ABSTRACT

The extent to which Romantic hopes for art in modernity come in the twentieth century to be threatened by historical developments that put the very notion of art into question was evident in Benjamin’s Marxist work in the 1930s. T.W.Adorno’s work on aesthetics is in this respect the most radical attempt to salvage, rather than abandon, the Romantic heritage. In this chapter I want to highlight certain aspects of Adorno’s work in the light of our concerns so far: I shall not undertake anything remotely resembling an exhaustive account of Adorno. Rather than get lost in generalities it is, in line with Adorno’s own assumptions, better to engage in detail with a few key aspects of his work within the framework we have already established.
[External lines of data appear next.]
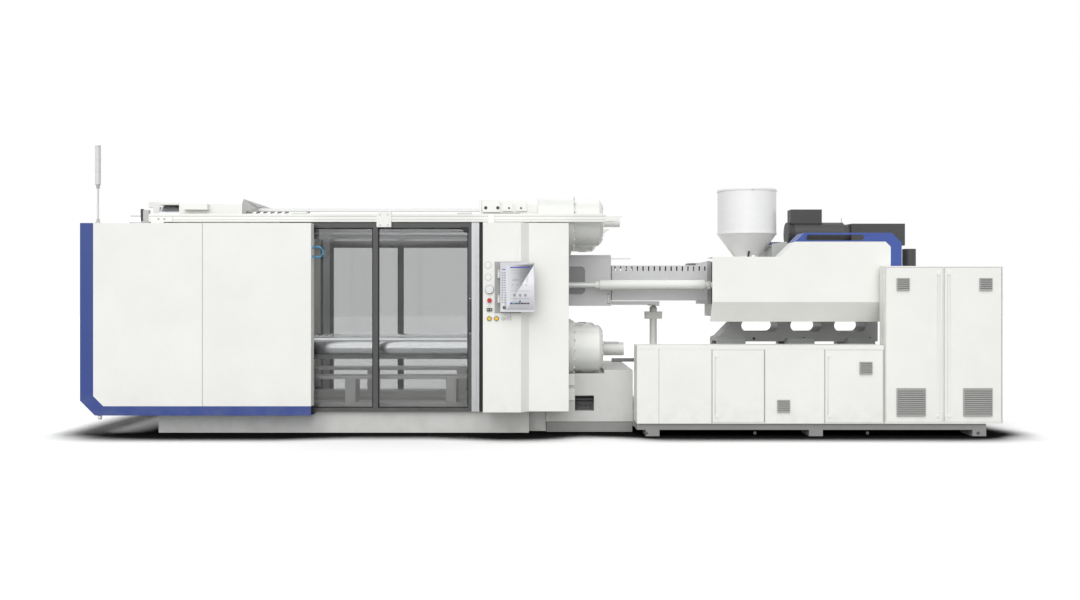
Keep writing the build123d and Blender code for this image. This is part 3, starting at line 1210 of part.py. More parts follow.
def injection_arch():
    """Coloured arch over the tall part of the cover, with a slot in its face."""
    _, bend, arch, right = SHROUD_X
    shoulder, high = SHROUD_Z[2:]
    rise = ARCH_TOP - high
    peak = arch + rise * (arch - bend) / (high - shoulder)
    cut = ARCH_CHAMFER
    points = [(arch, high), (peak, ARCH_TOP), (ARCH_RIGHT - cut, ARCH_TOP), (ARCH_RIGHT, ARCH_TOP - cut)]
    points += [(ARCH_RIGHT, ARCH_BOTTOM), (right, ARCH_BOTTOM)]
    corner = SHROUD_CORNER
    points += [(right, high - corner), (right - corner, high)]
    body = side_plate(points, SHROUD_DEPTH_Y)
    hollow = [(peak + 40, ARCH_TOP - SHEET), (ARCH_RIGHT - cut - 2, ARCH_TOP - SHEET)]
    hollow += [(ARCH_RIGHT - SHEET, ARCH_TOP - cut - 2), (ARCH_RIGHT - SHEET, ARCH_BOTTOM - 1)]
    hollow += [(right + SHEET, ARCH_BOTTOM - 1), (right + SHEET, high - corner + 3)]
    hollow += [(right - corner + 3, high + SHEET), (peak + 20, high + SHEET)]
    body -= side_plate(hollow, (SHEET - SHROUD_Y, SHROUD_DEPTH_Y[1] + 1))
    left, slot_right, low, top = ARCH_SLOT
    through = (-SHROUD_Y - 1, SHEET - SHROUD_Y + 1)
    end = (top - low) / 2
    slot = block((left + end, slot_right - end), through, (low, top))
    for x in (left + end, slot_right - end):
        slot += rod_y(end, x, through, low + end)
    return body - slot


# Cabinets with door leaves that have a rounded hinge edge
FACE = (-COVER_Y, 2 * HINGE_R - COVER_Y)
AXIS_Y = HINGE_R - COVER_Y


def leaf(left, right, low, high, hinge):
    """Door leaf; hinge is -1 when it hangs at its left edge and 1 at its right edge."""
    edge = left + HINGE_R if hinge < 0 else right - HINGE_R
    far = right if hinge < 0 else left
    body = block(sorted((edge, far)), FACE, (low, high)) + rod_z(HINGE_R, edge, AXIS_Y, (low, high))
    lock_x = far + hinge * 45
    for z in (low + 60, high - 60):
        body += rod_y(LATCH_R, lock_x, (FACE[0] - 5, FACE[0] + 1), z)
    for z in ((low - 1, low + PIN_REACH), (high - PIN_REACH, high + 1)):
        body -= rod_z(PIN_R + RUN, edge, AXIS_Y, z)
    return body


def pins(left, right, low, high, hinge, gap):
    """Hinge pins that stand out of the frame into a leaf."""
    edge = left + HINGE_R if hinge < 0 else right - HINGE_R
    lower = rod_z(PIN_R, edge, AXIS_Y, (low - gap - 2, low + PIN_REACH - 2))
    return [lower, rod_z(PIN_R, edge, AXIS_Y, (high - PIN_REACH + 2, high + gap + 2))]


def vent(x, z, width, height):
    """Louvred hood with downward slats."""
    body = block(grow((x, x), width / 2), (-COVER_Y - VENT_T, -COVER_Y), grow((z, z), height / 2))
    pitch = 21.0
    count = int((height - 20) / pitch)
    for i in range(count):
        low = z - height / 2 + 14 + i * pitch
        slat = [(-COVER_Y - VENT_T - 1, low), (-COVER_Y - VENT_T - 1, low + 12), (-COVER_Y - 4, low + 14)]
        slat += [(-COVER_Y - 4, low + 8)]
        body -= end_plate(slat, grow((x, x), width / 2 - 8))
    return body


def bay(index):
    """Limits of the opening of one bay of the base cabinet."""
    return (CAB_SPLITS[index] + CAB_GAP, CAB_SPLITS[index + 1] - CAB_GAP)


CAB_OPEN_Z = (CAB_BOTTOM + 10, CAB_TOP - CAB_LIP - 4)


def base_cabinet(left, right, top, with_doors):
    """Long low cabinet shell beside the ways; its fixed panels are part of the face."""
    depth = (-COVER_Y, CAB_DEPTH - COVER_Y)
    body = block((left, right), depth, (CAB_BOTTOM, top))
    thick = 2 * HINGE_R
    body -= block((left + SHEET, right - SHEET), (thick - COVER_Y, depth[1] + 1), (CAB_BOTTOM + SHEET, top - SHEET))
    for x in CAB_SPLITS[1 if with_doors else 2:-1]:
        body -= block(grow((x, x), 2), (-COVER_Y - 1, 4 - COVER_Y), (CAB_BOTTOM - 1, top - CAB_LIP))
    body -= block((left - 1, right + 1), (-COVER_Y - 1, 4 - COVER_Y), (top - CAB_LIP, top - CAB_LIP + 4))
    if with_doors:
        for index in CAB_DOORS:
            opening = bay(index)
            body -= block(opening, (-COVER_Y - 1, thick - COVER_Y + 1), CAB_OPEN_Z)
            door = grow(opening, -CAB_GAP)
            for pin in pins(*door, CAB_OPEN_Z[0] + 2, CAB_OPEN_Z[1] - 2, 1, 2):
                body += pin
    return body


def base_door(index):
    left, right = grow(bay(index), -CAB_GAP)
    return leaf(left, right, CAB_OPEN_Z[0] + 2, CAB_OPEN_Z[1] - 2, 1)


TALL_OPEN_Z = (CAB_BOTTOM + 14, TALL_TOP - 14)
TALL_BAYS = ((TALL_X[0] + 8, TALL_SPLIT - 6), (TALL_SPLIT + 6, TALL_X[1] - 8))


def tall_cabinet():
    """Control cabinet, shallow at its left where the injection cover reaches behind it."""
    left, right = TALL_X
    step, shallow = TALL_NARROW
    front = -COVER_Y
    deep = front + TALL_DEPTH
    wall = TALL_WALL
    outer = [(left, front), (right, front), (right, deep), (step, deep), (step, front + shallow)]
    outer += [(left, front + shallow)]
    inner = [(left + wall, front + 2 * HINGE_R), (right - wall, front + 2 * HINGE_R), (right - wall, deep - wall)]
    inner += [(step + wall, deep - wall), (step + wall, front + shallow - wall)]
    inner += [(left + wall, front + shallow - wall)]
    body = floor_plan(outer, (CAB_BOTTOM, TALL_TOP)) - floor_plan(inner, (CAB_BOTTOM + wall, TALL_TOP - wall))
    for opening, hinge in zip(TALL_BAYS, (-1, 1)):
        body -= block(opening, (front - 1, front + 2 * HINGE_R + 1), TALL_OPEN_Z)
        door = grow(opening, -CAB_GAP)
        for pin in pins(*door, TALL_OPEN_Z[0] + 2, TALL_OPEN_Z[1] - 2, hinge, 2):
            body += pin
    return body


def tall_door(index):
    left, right = grow(TALL_BAYS[index], -CAB_GAP)
    return leaf(left, right, TALL_OPEN_Z[0] + 2, TALL_OPEN_Z[1] - 2, (-1, 1)[index])


def tall_vents(index):
    small = VENTS_SMALL[index]
    large = VENTS_LARGE[index]
    return [vent(*small, VENT_SMALL, VENT_SMALL), vent(*large, *VENT_LARGE)]


# All nodes
front_zones = door_zones(FRONT_DOOR, 1, DOOR_TOP_BAR)
rear_zones = door_zones(REAR_DOOR, -1, REAR_TOP_BAR)

keep("clamp_bed", clamp_bed())
keep("levelling_pads", *pads(), *middle_pads())
keep("fixed_platen", fixed_platen())
keep("moving_platen", moving_platen())
keep("tie_bars", *[tie_bar(y, z) for y, z in TIE_YZ])
keep("lock_cylinders", *[lock_housing(y, z) for y, z in TIE_YZ], *[lock_cap(y, z) for y, z in TIE_YZ])
keep("split_nuts_front", *[nut_half(y, z, -1) for y, z in TIE_YZ])
keep("split_nuts_rear", *[nut_half(y, z, 1) for y, z in TIE_YZ])
keep("platen_brackets", *nut_guides(), latch_ears(), platen_arm(), terminal_box())
keep("ejector", ejector_plate(), ejector_piston())
keep("ejector_cylinder", ejector_cylinder())
keep("travel_cylinders", *[travel_barrel(y, z) for y, z in TRAVEL_YZ])
keep("travel_rods", *[travel_rod(y, z) for y, z in TRAVEL_YZ])
keep("safety_latch", safety_latch())
keep("fixed_rods", safety_bar(), *[carriage_rod(side) for side in (-1, 1)])
front_cover = side_cover(FRONT_COVER_RIGHT, PANEL_SPLIT)
rear_cover = at_back(side_cover(REAR_COVER_RIGHT, PANEL_SPLIT))
keep("side_covers", front_cover, rear_cover, end_cover())
keep("cover_bands", cover_band(FRONT_COVER_RIGHT), at_back(cover_band(REAR_COVER_RIGHT)))
keep("front_column", front_column())
keep("rear_column", at_back(column(REAR_COLUMN_LEFT, COVER_BOTTOM, -BASE_HALF_W)))
keep("door_rails", *both(rail()), *both(rail_ends()))
keep("guard_posts", *posts(FRONT_STRIKE_X), *[at_back(post) for post in posts(REAR_STRIKE_X)])
for place, zones, turn in (("front", front_zones, False), ("rear", rear_zones, True)):
    hangers = door_hangers(zones, -1 if turn else 1)
    pieces = {"door_frame": [door_frame(zones), door_seal(zones), *hangers],
              "door_glass": door_panes(zones), "door_edge": [door_edge(zones)]}
    for name, solids in pieces.items():
        keep(f"{place}_{name}", *[at_back(solid) if turn else solid for solid in solids])
keep("hmi_panel", hmi_panel(), hmi_screen())
keep("emergency_stop", emergency_stop())
for number, (x, radius) in enumerate(zip(BUTTON_X, BUTTON_R), 1):
    keep(f"push_button_{number}", button(x, BUTTON_Z, radius))
keep("column_fittings", *column_fittings(), gauge(), *bezels(), hmi_bracket())
keep("signal_lamp", lamp_pole(), lamp_tube())
keep("middle_bed", middle_bed(), guard_rails())
keep("nozzle_guard", nozzle_guard())
keep("injection_bed", injection_bed(), *floor_strips(), support_post())
keep("carriage", carriage())
keep("barrel", barrel(), nozzle())
keep("heater_bands", *heater_bands())
keep("screw", screw())
keep("barrel_cover", barrel_cover())
keep("feed_housing", feed_housing())
keep("slide_gate", shutter())
keep("hopper", hopper())
keep("hopper_lid", hopper_lid())
keep("crosshead", crosshead())
keep("unit_cylinders", *injection_cylinders(), *[carriage_cylinder(side) for side in (-1, 1)])
keep("drive_stand", drive_stand())
keep("drive_motor", drive_motor(), gearbox())
keep("injection_covers", injection_cover(None), at_back(injection_cover(SHROUD_REAR)))
keep("injection_arches", *both(injection_arch()))
front_base = base_cabinet(BED_X[0], CAB_RIGHT, CAB_TOP, True)
rear_base = at_back(base_cabinet(REAR_CAB_LEFT, BED_X[1] - 40, REAR_CAB_TOP, False))
keep("base_cabinets", front_base, rear_base, *both(vent(*VENTS_BASE[0], VENT_SMALL, VENT_SMALL)))
keep("base_door_left", base_door(CAB_DOORS[0]))
keep("base_door_right", base_door(CAB_DOORS[1]), vent(*VENTS_BASE[1], VENT_SMALL, VENT_SMALL))
keep("tall_cabinet", tall_cabinet(), cabinet_cooler())
keep("tall_door_left", tall_door(0), *tall_vents(0))
keep("tall_door_right", tall_door(1), *tall_vents(1))

# The footprint's middle is the origin: the operator panel reaches further out than the rear column
SHIFT = Pos(0, (HMI_STAND_OFF + HMI[2]) / 2, 0)
os.makedirs("parts", exist_ok=True)
for name, shape in parts.items():
    export_step(SHIFT * shape, f"parts/{name}.step")
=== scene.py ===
import bpy
import json
from functools import partial
from math import cos, pi, radians, sin
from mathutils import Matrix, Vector

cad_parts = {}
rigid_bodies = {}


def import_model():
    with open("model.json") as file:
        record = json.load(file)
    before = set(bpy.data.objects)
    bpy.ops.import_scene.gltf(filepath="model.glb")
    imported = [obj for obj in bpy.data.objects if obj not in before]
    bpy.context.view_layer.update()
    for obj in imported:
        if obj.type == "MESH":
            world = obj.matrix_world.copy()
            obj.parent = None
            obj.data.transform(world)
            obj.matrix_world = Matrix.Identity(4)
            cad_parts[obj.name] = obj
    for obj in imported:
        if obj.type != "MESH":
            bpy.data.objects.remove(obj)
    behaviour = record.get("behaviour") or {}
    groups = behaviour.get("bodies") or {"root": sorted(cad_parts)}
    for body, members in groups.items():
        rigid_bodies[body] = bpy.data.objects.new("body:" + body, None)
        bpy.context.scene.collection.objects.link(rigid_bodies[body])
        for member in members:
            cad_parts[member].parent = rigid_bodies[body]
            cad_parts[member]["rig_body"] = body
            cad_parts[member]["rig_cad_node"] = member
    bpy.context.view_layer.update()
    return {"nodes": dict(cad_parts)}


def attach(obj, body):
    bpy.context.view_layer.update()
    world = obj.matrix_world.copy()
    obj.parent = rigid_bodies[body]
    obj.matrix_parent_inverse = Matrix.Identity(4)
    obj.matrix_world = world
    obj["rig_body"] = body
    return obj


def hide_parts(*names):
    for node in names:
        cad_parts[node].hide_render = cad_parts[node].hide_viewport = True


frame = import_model()

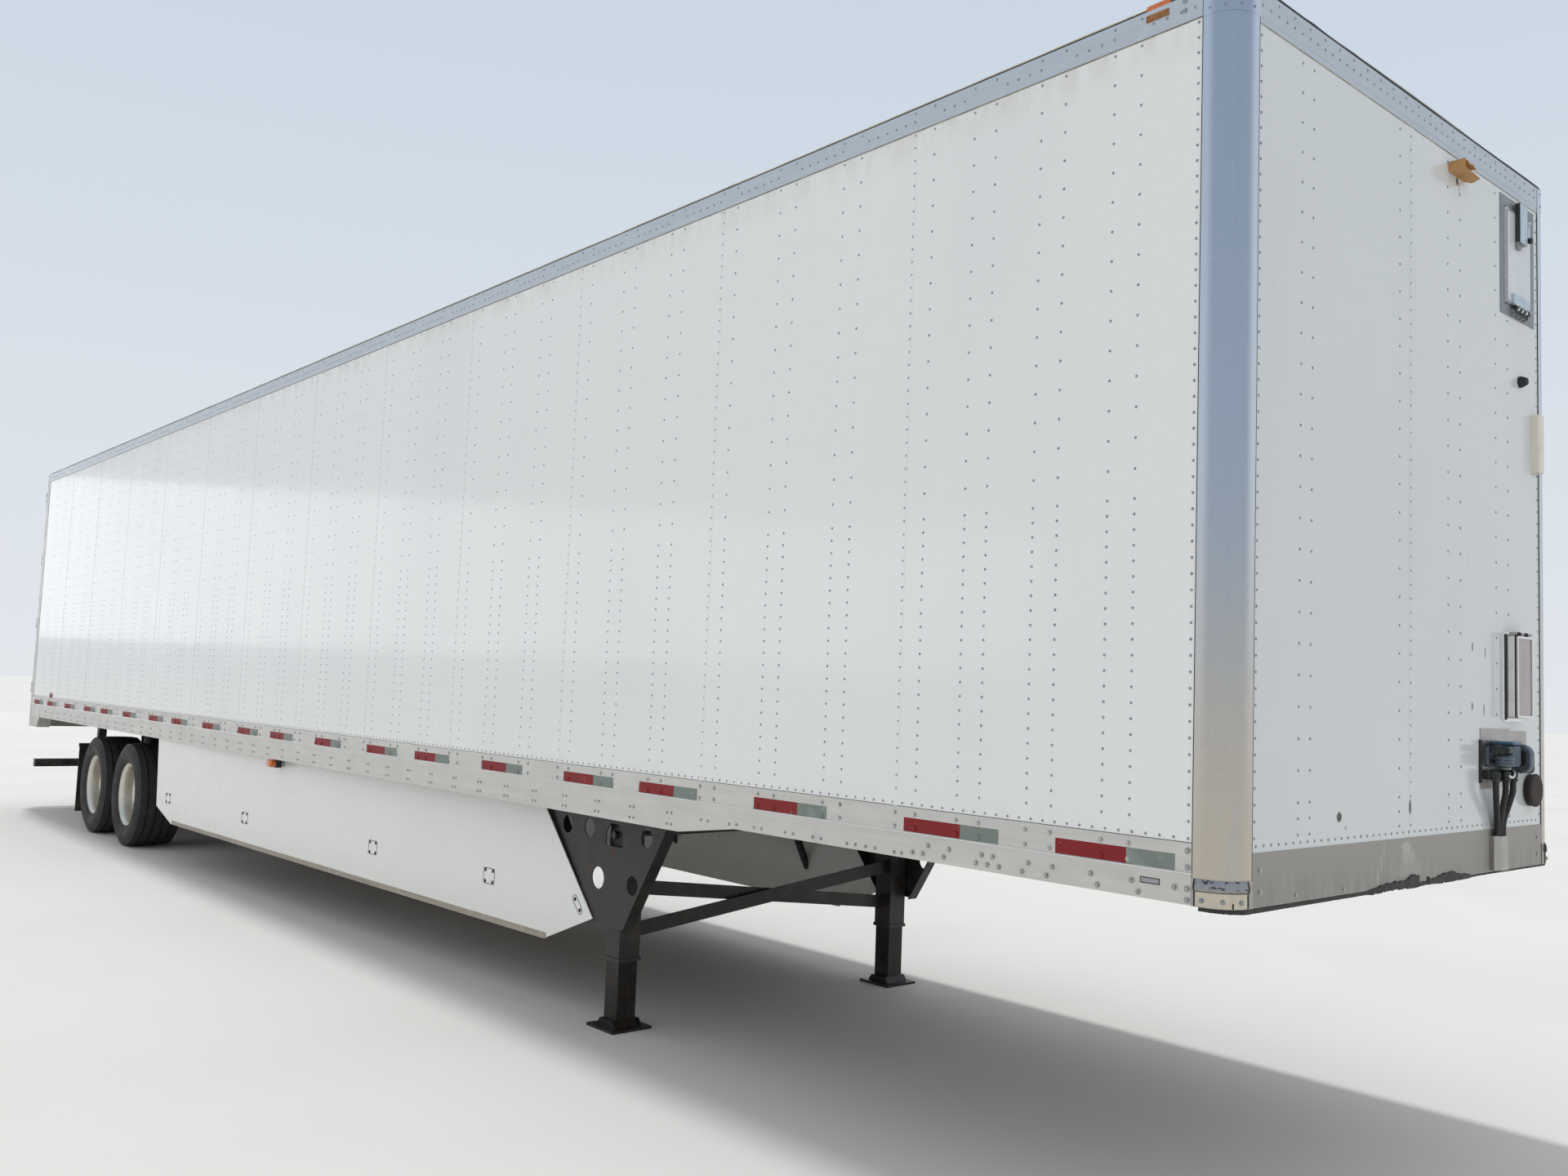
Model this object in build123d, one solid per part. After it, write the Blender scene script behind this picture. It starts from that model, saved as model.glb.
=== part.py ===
from build123d import *
import math
import os

# Semi trailer, 53 ft dry van on a sliding tandem, standing on its landing gear.
# Millimetres. X points to the nose, Y to the road side, Z up, origin on the ground under the middle.

# Van body, overall
body_length = 16154
body_width = 2591
nose = body_length / 2
tail = -body_length / 2
half = body_width / 2
lap = 3                  # rails and corner posts lap over the panels by this thickness
rail_face = half - lap
panel_face = rail_face - lap
nose_rail_face = nose - lap
nose_panel_face = nose_rail_face - lap
seat_gap = 0.3           # clearance of curved or painted faces that sit on each other

# Heights
coupler_height = 1150    # underside of the pick-up plate, and of the rails ahead of the landing gear
rail_drop = 53           # the rails are this much deeper behind the landing gear
member_depth = 102
floor_thickness = 35
panel_sit = 13           # the wall panels stand this far above the floor
panel_lap = 39           # height of the bottom rail's lap over the wall panel
rail_low = coupler_height
rail_low_rear = coupler_height - rail_drop
floor_low = coupler_height + member_depth
floor_top = floor_low + floor_thickness
panel_low = floor_top + panel_sit
top_rail_high = 4070
top_rail_height = 90
top_rail_cap = 20
wall_top = top_rail_high - top_rail_cap
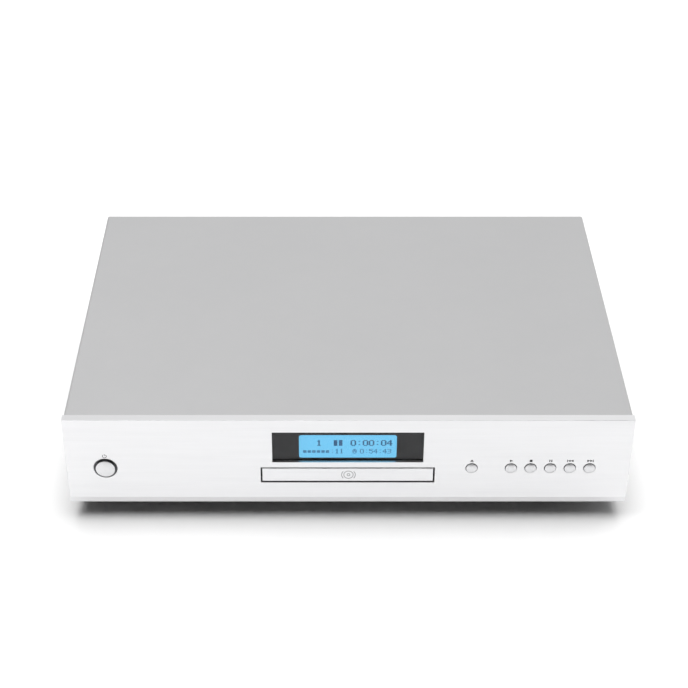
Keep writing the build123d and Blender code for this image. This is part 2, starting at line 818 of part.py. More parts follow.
with BuildPart() as loader_frame:
    for x in sides(wall_inner, wall_outer):
        block(x, (loader_front, loader_rear), (frame_bottom, loader_top))
    for x in sides(wall_inner - 3.7, wall_inner):
        block(x, (loader_front, loader_rear), (ledge_top - 2.2, ledge_top))
    for x in sides(wall_inner - 3, wall_inner):
        for y in ((loader_front + 6, loader_front + 26), (tray_rear - 30, tray_rear - 10)):
            block(x, y, (tray_top + 0.4, tray_top + 2.4))
    block(about(middle, wall_inner), (loader_front, loader_front + 22.5), shelf_z)
    block(
        about(middle, wall_inner),
        (loader_front + 22.5, slider_y[0] - 0.5),
        (frame_bottom, shelf_z[1]),
    )
    block(about(middle, wall_inner), rear_wall, (frame_bottom, loader_top))
    rod_up(motor_x, motor_y, motor_radius + 1.7, (shelf_z[0], motor_z[1] + 0.9))
    rod_up(motor_x, motor_y, motor_radius + 0.2, (frame_bottom - 1, motor_z[1]), CUT)
    rod_up(motor_x, motor_y, 3.2, (motor_z[1] - 1, motor_z[1] + 2), CUT)
    rod_up(drive_x, drive_y, post_radius, (shelf_z[1], pinion_z[1] - 0.5))
    rod_up(drive_x, drive_y, 3, (shelf_z[1], wheel_z[0] - 0.3))
    rod_up(pulley_x, pulley_y, post_radius, (shelf_z[1], pulley_z[1]))
    rod_up(pulley_x, pulley_y, 3, (shelf_z[1], wheel_z[0] - 0.3))
    block(
        about(stud_high[0], 4),
        (loader_front + 22.5, slider_y[0] - 0.5),
        (shelf_z[1], stud_high[1] + 3),
    )
    for x, z in (stud_low, stud_high):
        rod_back(x, z, cam_pin_radius, (slider_y[0] - 0.5, slider_y[1] + 0.4))
    for x in sides(deck_half + 1.5, deck_half + 6):
        block(x, (hinge_y - 5, rear_wall[0]), about(hinge_z, 5))
    with Locations((middle, hinge_y, hinge_z)):
        Cylinder(hinge_radius + 0.15, 2 * deck_half + 16, rotation=TO_RIGHT, mode=CUT)
    for y in ear_y:
        for x in sides(wall_outer, bracket_x):
            block(x, about(y, ear_width / 2), ear_z)
            rod_up(sum(x) / 2, y, screw_radius + thread_play, (ear_z[0] - 1, ear_z[1] + 1), CUT)
    for x, y in bridge_screws:
        rod_up(x, y, small_screw_radius + thread_play, (loader_top - 6, loader_top + 1), CUT)
finish(loader_frame.part, "loader_frame")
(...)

This will entail concentrating upon his route to his more elaborated positions, rather than giving an analysis of Negative Dialectics (ND) and Aesthetic Theory (AT) themselves. 1 Adorno’s work is so complex and so uneven that any attempt either to give a characterisation of, or to pass a verdict on, his philosophy ‘as a whole’ is likely to conceal more than it reveals. An account which simply takes up some of what Adorno says concerning certain major questions, of the kind volunteered here, may in fact do Adorno’s thought more justice. Many of the most influential and important responses to Adorno, such as those of Wellmer and Habermas, are concerned to locate him in a particular theoretical space, which is then shown to be untenable. This creates a specific Adorno, such as the philosopher who reveals by his failure the aporias of a philosophical model which his critics wish to abandon. In the process other Adornos tend to be neglected, at the cost of some vital insights. Although it is crucial to try to establish the predominant conceptual assumptions in Adorno’s texts, careful reading of the best of those texts often reveals that those assumptions do not finally govern how the texts can best be understood. I have no firm idea how consistent one can make ‘Adorno’, though I am pretty sure he is often not wholly consistent. On the other hand the competing Adornos are one of the vital reminders in modern thought that 239there should be no comfortable position from which to judge the most important philosophical issues.